En general, la autora celebra el estado actual de la ciencia ficción, que tiende a fundir las fronteras de lo imaginario, lo posible, con lo real. El libro ofrece también algunos poemas y textos teóricos que complementan los temas clave, como una interesante aproximación al terolingüismo, la ciencia que estudia el lenguaje de los animales. En su poesía, como en su narrativa, se halla esa mirada crítica hacia temas como la blanquitud («En su rectitud la blanquitud / destiñe a las criaturas / hasta dejarlas sin color / no tolera / sombra alguna», pp. 27-29) o la conciencia de nuestra finitud frente a la inmensidad de la naturaleza («Hacemos demasiada historia. / Con o sin nosotros / habrá silencio y rocas / y, a lo lejos, resplandor», p. 31).
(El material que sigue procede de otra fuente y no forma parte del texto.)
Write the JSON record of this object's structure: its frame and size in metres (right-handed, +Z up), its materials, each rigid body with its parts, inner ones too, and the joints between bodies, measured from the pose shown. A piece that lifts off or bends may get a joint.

A pesar de los excesos cometidos por el ser humano contemporáneo, Le Guin evita caer en la resignación. No merece la pena recrearse en los errores, ni cerrarse a esa idea de culpabilidad de su propia catástrofe. Esas creencias solo llevan al pesimismo, que puede traducirse en parálisis, inacción. De lo que se trata ahora es, más bien, de reorientar el sentido de vida hacia una convivencia armónica con los demás seres vivos, más respetuosa con el ecosistema. Dejar atrás los principios individualistas para adoptar un modelo comunitario, ecológico y fluido. Todavía se puede, todavía no es tarde. Este libro nos lo recuerda.